Aiden Pearce (the protagonist) is obsessed with his phone.  Maybe this is meant to be a subtle social commentary about the youth of today and their addiction to their smartphones.  Maybe it’s just a bit too much focus on the hacking motif.  The problem is that Aiden has become so dependent on his phone he seems unable to use his hands for anything else.  Button on wall?  Lever to pull?  Lift to call?  Use the phone!  While I can see the convenience here if you’re a few feet away from the switch in question, the problem comes when you get close to the item you want to use.  Get within arms reach and the camera stops you being able to get the object in focus for hacking.  Since Aiden won’t put the bloody phone down and use his hands you find yourself backing up to call a lift, then walk forward again to get into it.  This is particularly frustrating if you’re under fire at the time, given how weak Aiden is in a firefight.

Speaking of firefights, the combat is just awful.  You either engage in a stealthy approach to combat, or go in guns blazing.  The former is laughable given quite how dumb the AI is – it’s very easy to fire a gun, which briefly spikes alertness, then duck into cover and let everything settle back to normal.  Apparently discovering 15 of your mates with a bullet between their eyes doesn’t phase the average criminal in Chicago.  Or police officers for that matter (let’s not dwell too much on the confusion around fighting the police – it’s never really clear where Aiden draws the line).  The guns blazing approach is only made difficult thanks to the awkward cover snapping mechanism, Aiden’s weak body and the fact that all animations, especially melee, seem to take forever while leaving you exposed.

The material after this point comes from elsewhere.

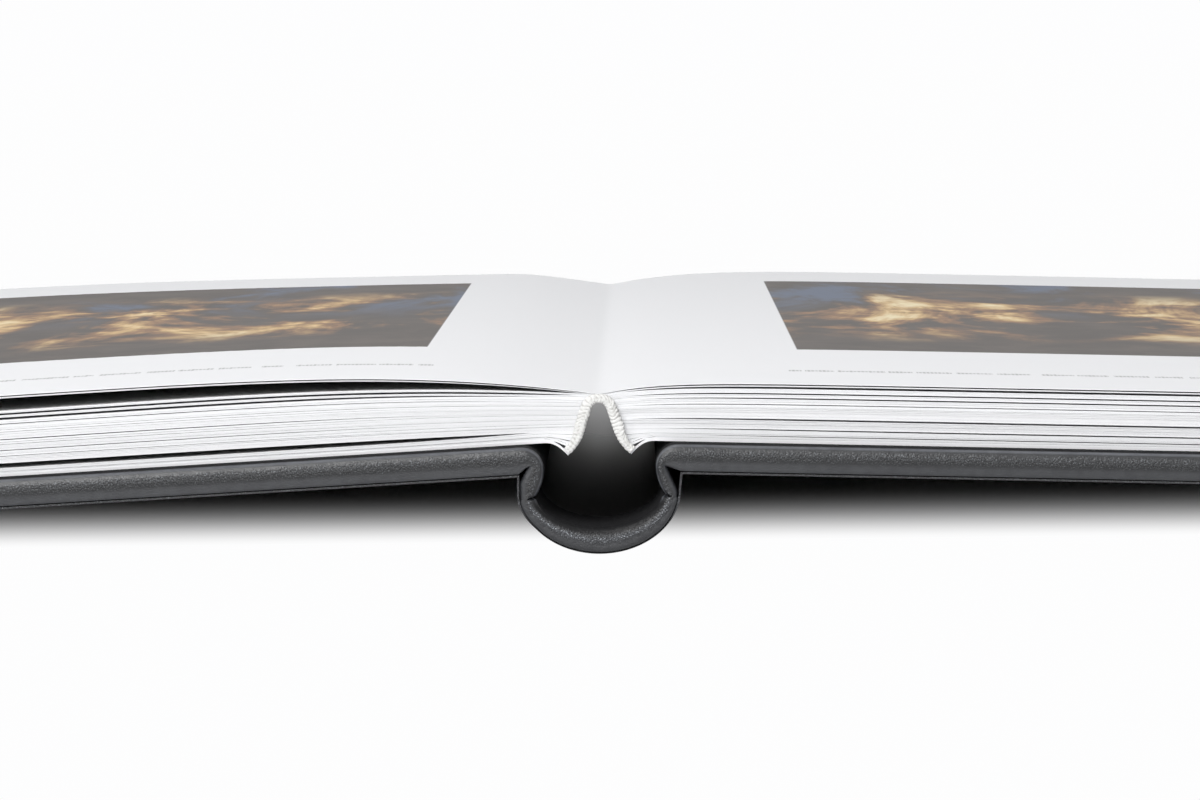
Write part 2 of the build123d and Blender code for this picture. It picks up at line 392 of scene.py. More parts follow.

The last thing that really drives me nuts in Watch_Dogs is the approach to mission briefings and checkpoints.  Strangely, the checkpoints for failed side missions are pretty good – they’ll restore any items you’ve used and dump you back close to the action.  No harm, no foul.  The main missions, on the other hand, are approached with what seems to be a pathological hatred of the player.  Checkpoints regularly dump you back before a slow walk or exposition so you can repeat another piece of story that adds nothing to the gameplay.  Worse still are  the bits before the missions.  Prior to a mission, Aiden will often receive a long unskippable call from another character which’ll tell him where to go to start the mission off.  Unfortunately, this happens each and every time you’re ready to do a new mission, including after every side mission you complete.  This gets old pretty fast and starts to make you regret tackling any side missions, which in turn means you’re less likely to level up until after the main storyline is complete.  It’s a shambles, and it’s disrespectful to the player.

I can’t help but feel that all of this is an extension of the usual UbiSoft approach to gamers – I just don’t think they like us.  They just see us as an audience to see their artwork.  You won’t be surprised to learn that Watch_Dogs has a long unskippable credit sequence as well.  This’ll ring true with anyone who has completed the Assassin’s Creed games.  I know they want to show off their people and have a chance to have their names in lights, but there has to be a better way.  Every other game will let you view the credits from a menu.  Another option would be to have the credits scroll over every screen in the game.  It’s not difficult, and it doesn’t have to impact the player.

Anyway, in short, don’t bother.  There are better games out there.